MORTE DA VACA SAGRADA?
AS FRONTEIRAS NO
PASSADO
Desde
o fim da II Guerra Mundial as fronteiras foram elevadas à categoria de vaca
sagrada: imutáveis e inamovíveis, as fronteiras eram e são defendidas contra as
evidências, a racionalidade e a vontade dos povos. Não podem ser postas em
causa nem em benefício da paz.
Há
excepções, mas em casos muito contados. Houve 4 situações em que existiam pares
de países que partilhavam o nome, a História, a língua, a religião e a cultura (num
deles tal não é completamente assim) que foram separados por imperativos
geopolíticos, em dois casos derivados directamente da II Guerra Mundial e nos
outros de problemas relacionados com a descolonização. Referimo-nos à Alemanha Ocidental e à Alemanha Oriental, à Coreia do
Norte e à Coreia do Sul, ao Vietname do Norte e ao Vietname do Sul e ao Iémen e
ao Iémen do Sul.
O nome partilhado
parece ter conquistado um consenso tal que se assumia que, quais gémeos
separados à nascença, estes países mais cedo ou mais tarde se reunificariam.

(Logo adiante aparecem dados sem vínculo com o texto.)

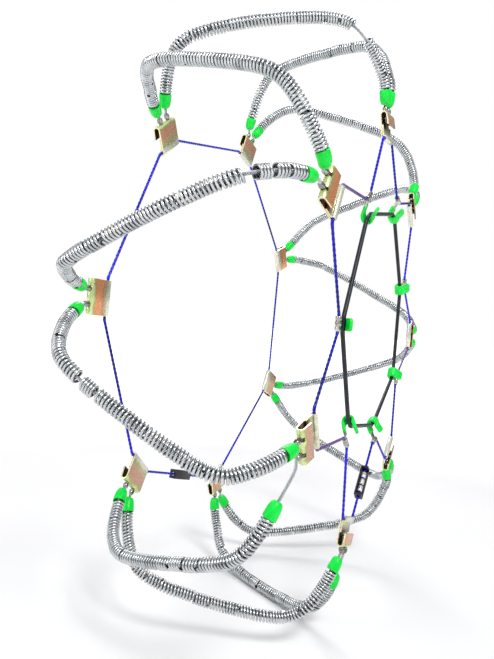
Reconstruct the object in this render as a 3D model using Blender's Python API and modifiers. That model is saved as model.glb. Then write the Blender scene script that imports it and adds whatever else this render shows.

Tal já aconteceu, com as Alemanhas, com os Vietnames e com os Iémenes (se bem
que este, a tal excepção, pode muito bem vir a desintegrar-se novamente). Já as
Coreias ainda têm um longo caminho a percorrer divididas.
Além destes casos pacíficos, existiram mais 4, dos quais 3
também decorrem directamente do final da Guerra Fria. Estes, ao contrário dos
anteriores, configuraram desintegrações em vez de uniões: União Soviética,
Checoslováquia e Jugoslávia, que deram à
luz 15, 2 e 6 novos Estados, respectivamente.
Finalmente, temos o
caso do Sudão que após 40 anos de guerra civil (I Guerra Civil 1957-1972; II
Guerra Civil 1983-2005), aceitou relutantemente a secessão do Sudão do Sul que,
suprema ironia, se encontra já envolvido num arremedo de guerra civil desde o
ano passado.
A maioria das
fonteiras fora da América e da Europa Ocidental datam do final da I Guerra
Mundial ou da II Guerra Mundial. E a grande maioria das que foram modificadas foram-no
na sequência do final da Guerra Fria e do rebentar dos espartilhos
geopolíticos, militares e ideológicos por ela impostos.
Nessa altura, a
Alemanha, na impossibilidade de recuperar o statu quo pré-Versailles, recuperou
a unidade possível. A Jugoslávia, abstrusa criação da Paz de Paris de 1919,
implodiu numa vaga de ódio e violência. A Checoslováquia partiu-se num misto de
de oportunismo e inércia e a URSS pagou com severidade os custos da derrota na
Guerra Fria.
As fronteiras foram,
portanto, desenhadas na ressaca dos abalos telúricos das duas Guerras Mundiais
e alterados apenas na sequência de outro life-changing
event, o fim da Guerra Fria, de certo modo, a III Guerra Mundial.
Pode-se então presumir
que, na ausência de novos terramotos geopolíticos, ou de uma IV Guerra Mundial,
as fronteiras regressarão ao seu estatuto de imutabilidade.
Será que devia ser
assim?
2 comentários:
Se considerarmos o facto que a etnicidade existe, que ela constitui um facto social que convém apreender e reconhecer, nas suas dimensões objectivas e subjectivas, na existência de antepassados comuns, que nos distingue de outros , na historia e na memoria histórica, na cultura material, eu diria que as fronteiras étnicas seriam preferíveis às fronteiras políticas.
As fronteiras politicas evocam sempre imagens de fogo e de sangue. A criação de relações de alianças e interesses comuns, levou aos conflitos entre etnias e às guerras.
Mas este problema das fronteiras, Caro Professor, é hoje subvertido pelo fenómeno da migração, que resultou na criação de fronteiras externas que nos escapam e que criou um novo contexto de relações sociais, que a migração seja o resultado da colonização ou escolhida.
As fronteiras políticas foram sempre e continuam a ser o resultado de potências ( outros poderes mais altos se alevantam...) dominantes provisórias, que as impõem. Elas são remodeladas quando as mesmas potências desaparecem ou perdem poder. Pagamos talvez hoje esta politica do passado, quando vemos a maneira como foram traçadas as fronteiras do Médio Oriente, por vezes num quarto de hotel, pelos generais de Sua Majestade Britânica!
Vasto sujeito, in any case ....
Freitas Pereira
Perfeitamente de acordo Sr. Freitas Pereira.
Aliás não proponho as fronteiras "políticas". Nem por não ser viável, nem por não ter necessariamente vantagem. Algumas porém, seria em tese bastante vantajoso.
O problema da e(i)migração proponho-me analisar proximamente.